__Problem statement__:
Extract the listing in its entirety, keeping each line identical to the original.

__Source data__:
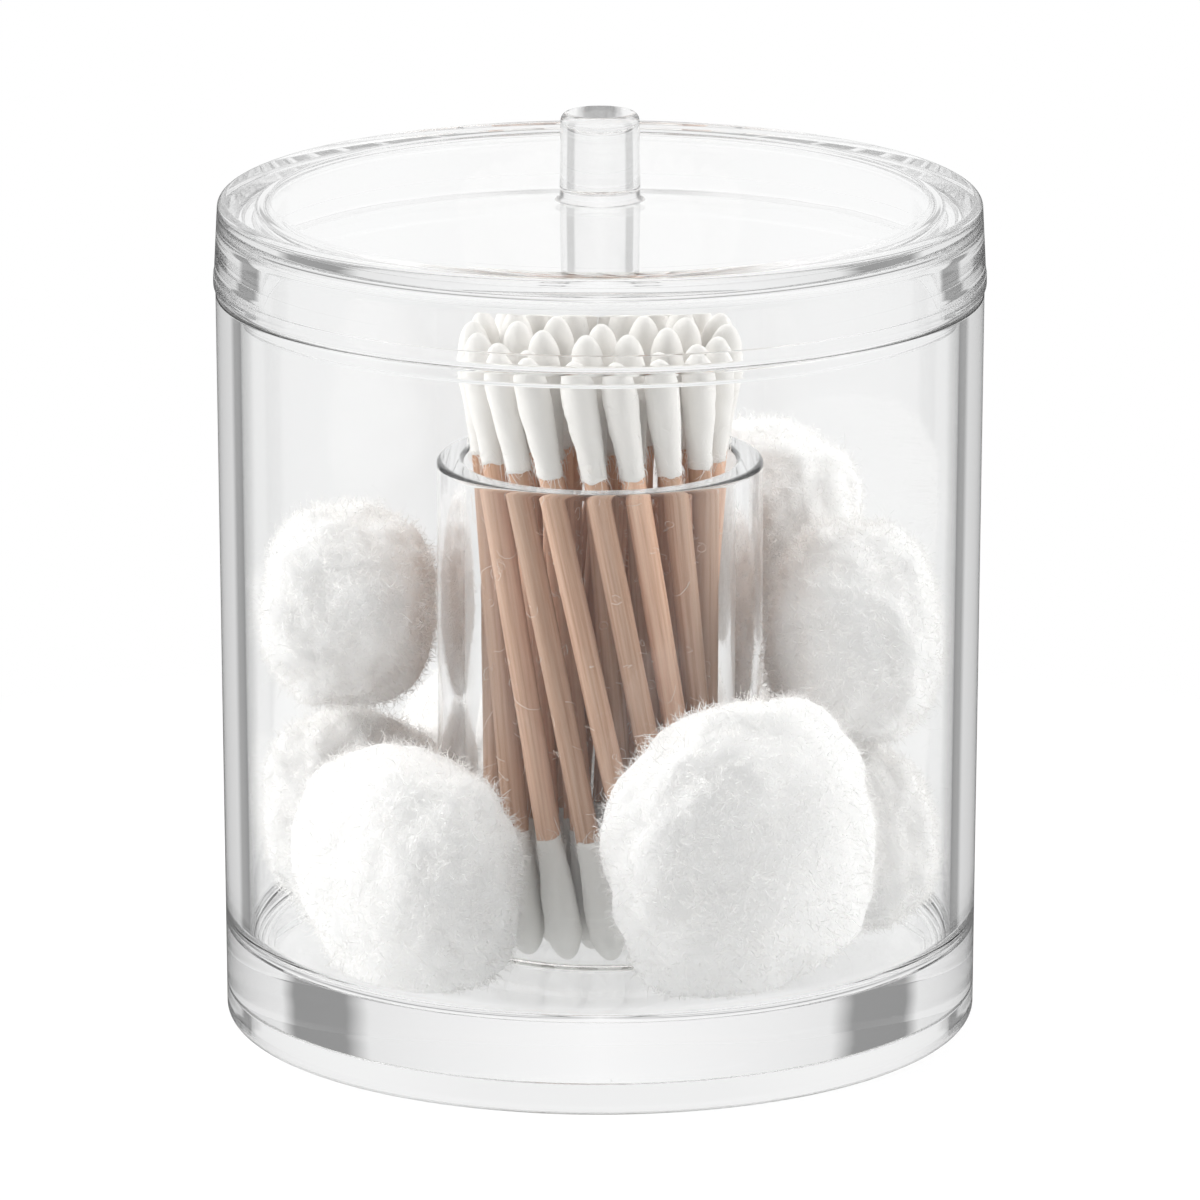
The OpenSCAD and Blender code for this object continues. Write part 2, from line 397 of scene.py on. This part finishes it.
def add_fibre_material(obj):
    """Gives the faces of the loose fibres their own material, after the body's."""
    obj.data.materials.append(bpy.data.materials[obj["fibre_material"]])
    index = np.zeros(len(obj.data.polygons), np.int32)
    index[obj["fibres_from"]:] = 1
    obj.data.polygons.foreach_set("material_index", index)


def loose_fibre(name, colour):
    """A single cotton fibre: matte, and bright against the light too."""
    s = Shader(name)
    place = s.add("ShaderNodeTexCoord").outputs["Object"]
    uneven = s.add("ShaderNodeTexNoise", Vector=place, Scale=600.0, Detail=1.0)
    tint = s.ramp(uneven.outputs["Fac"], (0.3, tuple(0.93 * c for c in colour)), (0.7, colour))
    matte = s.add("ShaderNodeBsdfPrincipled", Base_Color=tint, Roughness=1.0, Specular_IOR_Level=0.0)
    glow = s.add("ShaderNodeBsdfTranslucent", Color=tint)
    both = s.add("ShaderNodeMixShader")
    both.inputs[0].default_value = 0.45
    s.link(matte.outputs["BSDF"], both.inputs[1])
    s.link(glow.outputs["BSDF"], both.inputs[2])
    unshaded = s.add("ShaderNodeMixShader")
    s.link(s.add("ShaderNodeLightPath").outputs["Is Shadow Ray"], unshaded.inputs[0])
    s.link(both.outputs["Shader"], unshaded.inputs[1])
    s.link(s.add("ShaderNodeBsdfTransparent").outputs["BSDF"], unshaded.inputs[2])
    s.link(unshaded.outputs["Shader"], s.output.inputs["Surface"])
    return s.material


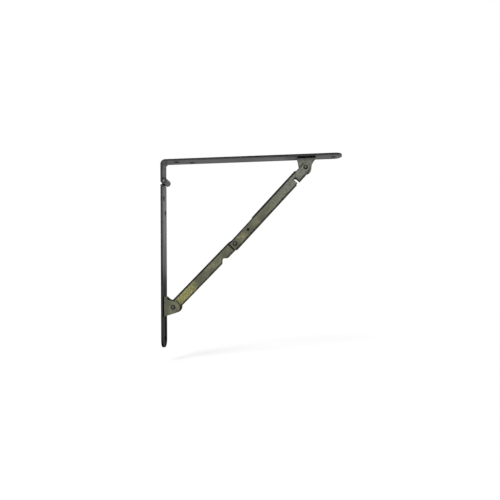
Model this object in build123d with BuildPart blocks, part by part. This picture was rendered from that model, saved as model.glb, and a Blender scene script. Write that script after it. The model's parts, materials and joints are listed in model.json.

__Task answer__:
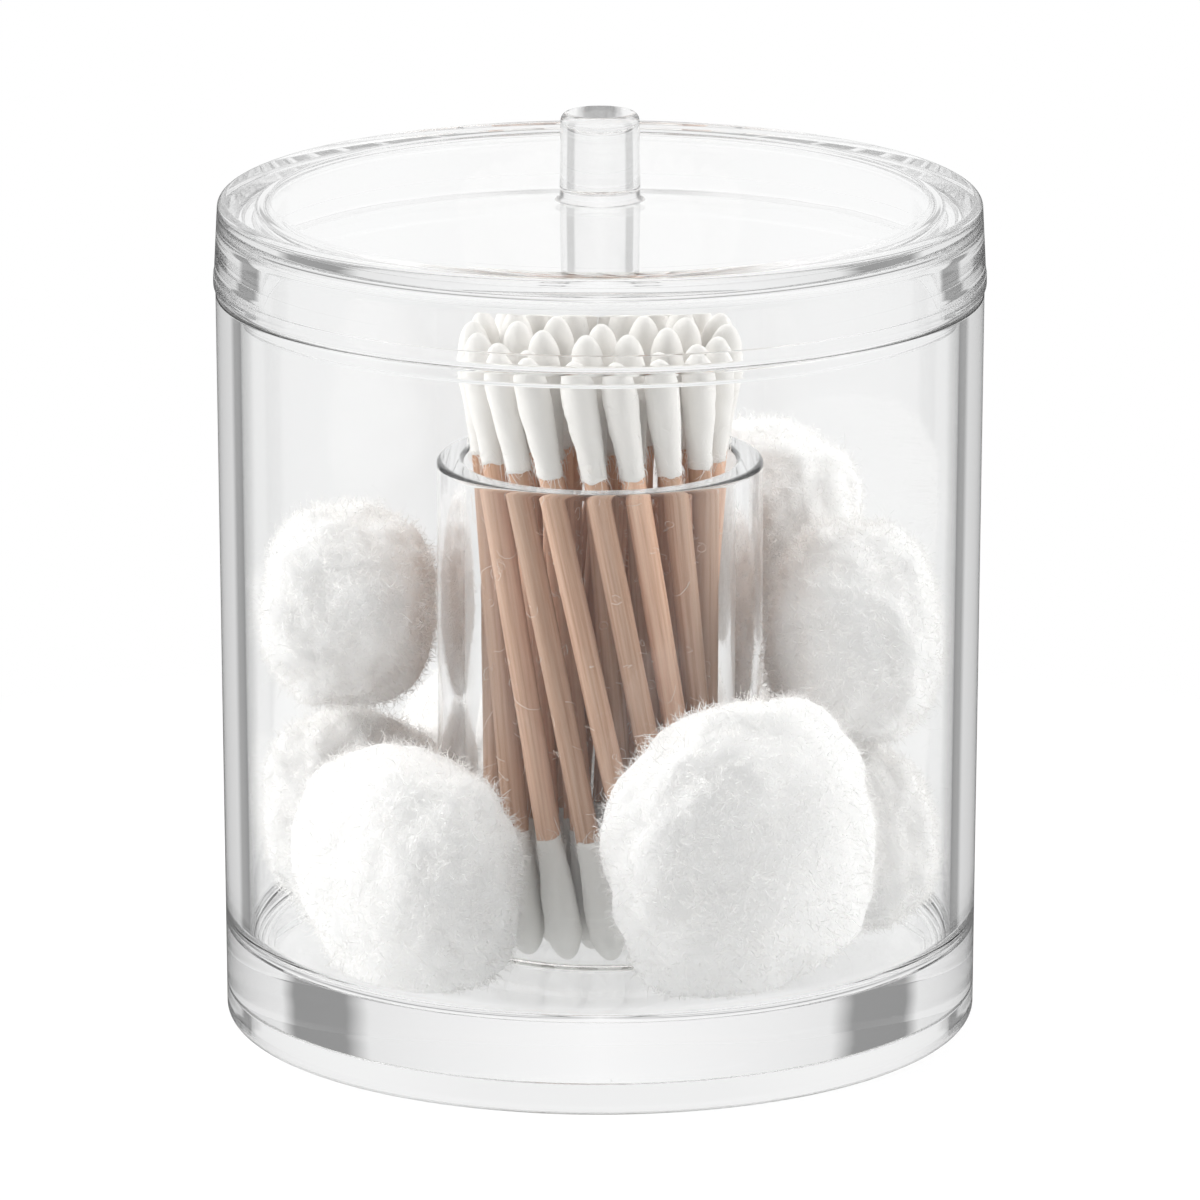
The OpenSCAD and Blender code for this object continues. Write part 2, from line 397 of scene.py on. This part finishes it.
def add_fibre_material(obj):
    """Gives the faces of the loose fibres their own material, after the body's."""
    obj.data.materials.append(bpy.data.materials[obj["fibre_material"]])
    index = np.zeros(len(obj.data.polygons), np.int32)
    index[obj["fibres_from"]:] = 1
    obj.data.polygons.foreach_set("material_index", index)


def loose_fibre(name, colour):
    """A single cotton fibre: matte, and bright against the light too."""
    s = Shader(name)
    place = s.add("ShaderNodeTexCoord").outputs["Object"]
    uneven = s.add("ShaderNodeTexNoise", Vector=place, Scale=600.0, Detail=1.0)
    tint = s.ramp(uneven.outputs["Fac"], (0.3, tuple(0.93 * c for c in colour)), (0.7, colour))
    matte = s.add("ShaderNodeBsdfPrincipled", Base_Color=tint, Roughness=1.0, Specular_IOR_Level=0.0)
    glow = s.add("ShaderNodeBsdfTranslucent", Color=tint)
    both = s.add("ShaderNodeMixShader")
    both.inputs[0].default_value = 0.45
    s.link(matte.outputs["BSDF"], both.inputs[1])
    s.link(glow.outputs["BSDF"], both.inputs[2])
    unshaded = s.add("ShaderNodeMixShader")
    s.link(s.add("ShaderNodeLightPath").outputs["Is Shadow Ray"], unshaded.inputs[0])
    s.link(both.outputs["Shader"], unshaded.inputs[1])
    s.link(s.add("ShaderNodeBsdfTransparent").outputs["BSDF"], unshaded.inputs[2])
    s.link(unshaded.outputs["Shader"], s.output.inputs["Surface"])
    return s.material


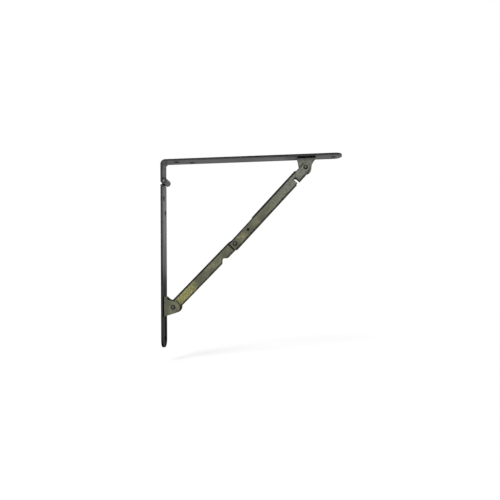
Model this object in build123d with BuildPart blocks, part by part. This picture was rendered from that model, saved as model.glb, and a Blender scene script. Write that script after it. The model's parts, materials and joints are listed in model.json.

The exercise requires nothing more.